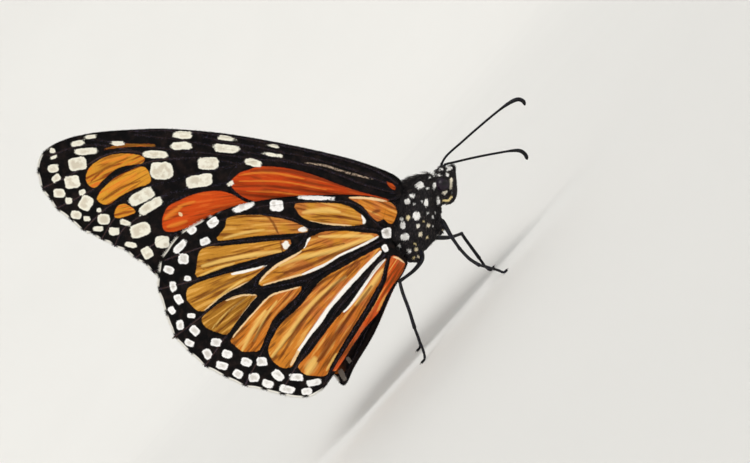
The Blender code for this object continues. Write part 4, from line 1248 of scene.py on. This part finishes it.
def tongue(node, material):
    """The tongue, coiled like a watch spring between the palps."""
    share = np.linspace(0, 1, 160)
    reach = 0.12 + 0.27 * share
    turn = 2 * np.pi * TONGUE_TURNS * share
    coil = [reach * np.cos(turn), 0.04 * np.sin(turn * 0.5), reach * np.sin(turn)]
    line = face_place(*TONGUE_AT) + np.stack(coil, 1)
    points, faces = tube(line, 0.035 + 0.025 * share, 10, up=(0, 1, 0))
    piece("tongue", points, faces, material, (node,))


# ---- stage

def backdrop():
    """A pale round floor that curves up far away on every side, so that no edge shows."""
    flat, bend, top = 1.0, 0.6, 2.0
    profile = [(0.3, 0.0), (flat, 0.0)]
    for i in range(1, 25):
        turn = math.pi / 2 * i / 24
        profile.append((flat + bend * math.sin(turn), bend * (1 - math.cos(turn))))
    profile.append((flat + bend, top))
    mesh = new_mesh("floor", *lathe(profile, 96, 0))
    g = Graph("floor_pale")
    cloud = g.noise(g.place(0.01), 2)
    colour = g.mix(cloud, paint(222, 221, 218), paint(226, 225, 222))
    mesh.materials.append(g.surface(colour, 0.9, 0.1))
    floor = new_object("floor", mesh)
    floor.visible_shadow = False


def sun(name, way, angle, power, colour=(1, 1, 1)):
    """A broad soft lamp that shines from `way`."""
    light = bpy.data.lights.new(name, "SUN")
    light.angle = math.radians(angle)
    light.energy = power
    light.color = colour
    new_object(name, light).rotation_euler = Vector(way).to_track_quat("Z", "Y").to_euler()


def lights():
    sun("key", (-0.1, -0.7, 1.0), 30, 1.6, (1, 0.98, 0.95))
    sun("fill", (0.7, -0.9, 0.35), 40, 0.55, (0.95, 0.98, 1))
    sun("back", (-0.2, 0.9, 0.7), 35, 0.6)
    world = bpy.data.worlds.new("studio")
    world.use_nodes = True
    sky = world.node_tree.nodes["Background"].inputs
    sky["Color"].default_value = (0.93, 0.96, 1.0, 1)
    sky["Strength"].default_value = 0.42
    bpy.context.scene.world = world
    bpy.context.scene.view_settings.view_transform = "Standard"


def camera():
    """Looks along +Y, a little from the front and above, and rolled with the photo's view."""
    roll, yaw, rise = math.radians(48), math.radians(5), math.radians(2)
    distance = 0.285
    target = Vector((0.00128, 0, 0.01622))
    level = Vector((math.cos(yaw), math.sin(yaw), 0))
    flat = math.cos(rise)
    ahead = Vector((-math.sin(yaw) * flat, math.cos(yaw) * flat, -math.sin(rise)))
    upright = level.cross(ahead)
    right = level * math.cos(roll) - upright * math.sin(roll)
    top = level * math.sin(roll) + upright * math.cos(roll)
    lens = bpy.data.cameras.new("camera")
    lens.lens = 100
    lens.sensor_width = 36
    lens.clip_start = 0.01
    lens.clip_end = 20
    made = new_object("camera", lens)
    axes = Matrix((right, top, -ahead)).transposed().to_4x4()
    made.matrix_world = Matrix.Translation(target - ahead * distance) @ axes
    bpy.context.scene.camera = made


# ---- building

def build_wings():
    fore_stops = [
        (0.15, paint(120, 72, 24)), (0.38, paint(222, 154, 48)), (0.62, paint(202, 100, 28)),
        (0.82, paint(206, 74, 20)), (1.0, paint(172, 48, 16)),
    ]
    hind_stops = [
        (0.05, paint(146, 98, 30)), (0.22, paint(200, 138, 48)), (0.36, paint(208, 134, 44)),
        (0.52, paint(196, 98, 32)), (0.88, paint(206, 78, 26)),
    ]
    # Painted shade of the furrows, painted highlight of the ridges, painted highlight and painted shade
    # of the light and dark streaks, and blush
    fore_painted_fold_light_and_blush = (
        paint(138, 54, 18), paint(222, 102, 36), paint(226, 134, 46), paint(112, 44, 18),
        paint(196, 84, 34),
    )
    hind_painted_fold_light_and_blush = (
        paint(116, 62, 22), paint(228, 172, 86), paint(242, 200, 112), paint(98, 46, 18),
        paint(186, 98, 56),
    )
    fore_scales = wing_material(
        "forewing_scales", fore_stops, fore_painted_fold_light_and_blush, paint(240, 236, 220), paint(206, 194, 172)
    )
    hind_scales = wing_material(
        "hindwing_scales", hind_stops, hind_painted_fold_light_and_blush, paint(250, 248, 246), paint(200, 194, 186)
    )
    pattern = (FOREWING_PATCHES, FOREWING_STREAKS, FOREWING_SPOTS)
    layout = wing_layout(FOREWING_EDGE, FOREWING_VEINS, pattern, forewing_outer)
    for side in (-1, 1):
        wing(side, "forewing", layout, forewing_offset, fore_scales)
    for side, rear, more_spots, pose in (
        (-1, RIGHT_REAR, [], ()),
        (1, LEFT_REAR, LEFT_TAIL_SPOTS, (LEFT_HIND_TURN, LEFT_HIND_SHIFT)),
    ):
        pattern = (HINDWING_PATCHES, HINDWING_STREAKS, HINDWING_SPOTS + more_spots)
        layout = wing_layout(HINDWING_FRONT + rear, HINDWING_VEINS, pattern, hindwing_outer)
        wing(side, "hindwing", layout, hindwing_offset, hind_scales, *pose)


def hairy_thorax(places):
    return ~on_head(places) & (places[:, 0] > COAT_END_X)


def hairy_abdomen(places):
    return places[:, 0] <= COAT_END_X


def hairy_head(places):
    """The head, apart from the eyes."""
    ahead, up = head_frame(places)
    from_eye = np.stack([ahead, np.abs(places[:, 1]), up], 1) - EYE_AT
    return on_head(places) & (np.linalg.norm(from_eye / EYE_SIZE, axis=1) > 1.06)


def build_body():
    points, faces = body_skin()
    mark, warm = mark_fields(points)
    flesh = ("head", "thorax", "abdomen", "palp_left", "palp_right", "foreleg_left", "foreleg_right")
    piece("body_skin", points, faces, skin_material(), flesh,
          {"mark": mark, "warm": warm})
    hair = coat_material()
    rng = np.random.default_rng(21)

    roots, ways = scatter(points, faces, hairy_thorax, rng, 0.135)
    back = smooth_step(ways[:, 2], 0.1, 0.9)
    lie = np.stack([-np.ones(len(roots)), np.zeros(len(roots)), -0.6 * (1 - back)], 1)
    length = (0.36 + 0.5 * back) * (1 - 0.3 * smooth_step(mark_fields(roots)[0], -0.25, 0))
    tufts("coat_thorax", roots, ways, lie, length, 0.085, 0.4 + 0.3 * back, rng, hair,
          unwrapped(8.0, 18.8, 14.0))

    roots, ways = scatter(points, faces, hairy_head, rng, 0.12)
    ahead, up = head_frame(roots)
    palp = smooth_step(ahead, 1.9, 2.3)
    lie = np.stack([-0.6 + 0.9 * palp, np.zeros(len(roots)), 0.3 + 0.7 * palp], 1)
    crown = smooth_step(up, 1.6, 2.6)
    tufts("coat_head", roots, ways, lie, 0.26 + 0.14 * crown, 0.065, 0.36 + 0.2 * crown, rng, hair,
          unwrapped(16.0, 23.0, 13.4))

    roots, ways = scatter(points, faces, hairy_abdomen, rng, 0.17)
    tufts("coat_abdomen", roots, ways, (-1, 0, -0.1), 0.27, 0.12, 0.12, rng, hair,
          unwrapped(-10.5, 9.2, 11.3))


def build_limbs():
    horn = horn_material()
    lens = eye_material()
    for side, word, mid, hind, feeler, knees in (
        (-1, "right", MIDLEG_RIGHT, HINDLEG_RIGHT, ANTENNA_RIGHT, (2, 4)),
        (1, "left", MIDLEG_LEFT, HINDLEG_LEFT, ANTENNA_LEFT, (2, 5)),
    ):
        middle = face_place(EYE_AT[0], side * EYE_AT[1], EYE_AT[2])
        points, faces = ball(middle, EYE_SIZE, 64, 40, HEAD_NOD)
        piece(f"{word}_eye", points, faces, lens, (f"eye_{word}",))
        leg(f"{word}_midleg", mid, *knees, f"midleg_{word}", horn)
        leg(f"{word}_hindleg", hind, 3, 6, f"hindleg_{word}", horn)
        antenna(f"{word}_antenna", feeler, f"antenna_{word}", horn)
    tongue("proboscis", tongue_material())


camera()
backdrop()
lights()
build_wings()
build_body()
build_limbs()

============

> Your goal
Return exactly, please, the lines of the material from the first one down to and including the line where "# ---- stage" appears.

> Answer to the problem
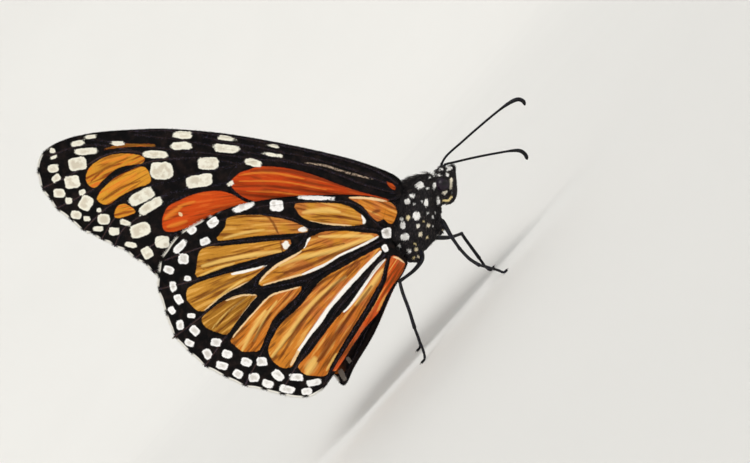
The Blender code for this object continues. Write part 4, from line 1248 of scene.py on. This part finishes it.
def tongue(node, material):
    """The tongue, coiled like a watch spring between the palps."""
    share = np.linspace(0, 1, 160)
    reach = 0.12 + 0.27 * share
    turn = 2 * np.pi * TONGUE_TURNS * share
    coil = [reach * np.cos(turn), 0.04 * np.sin(turn * 0.5), reach * np.sin(turn)]
    line = face_place(*TONGUE_AT) + np.stack(coil, 1)
    points, faces = tube(line, 0.035 + 0.025 * share, 10, up=(0, 1, 0))
    piece("tongue", points, faces, material, (node,))


# ---- stage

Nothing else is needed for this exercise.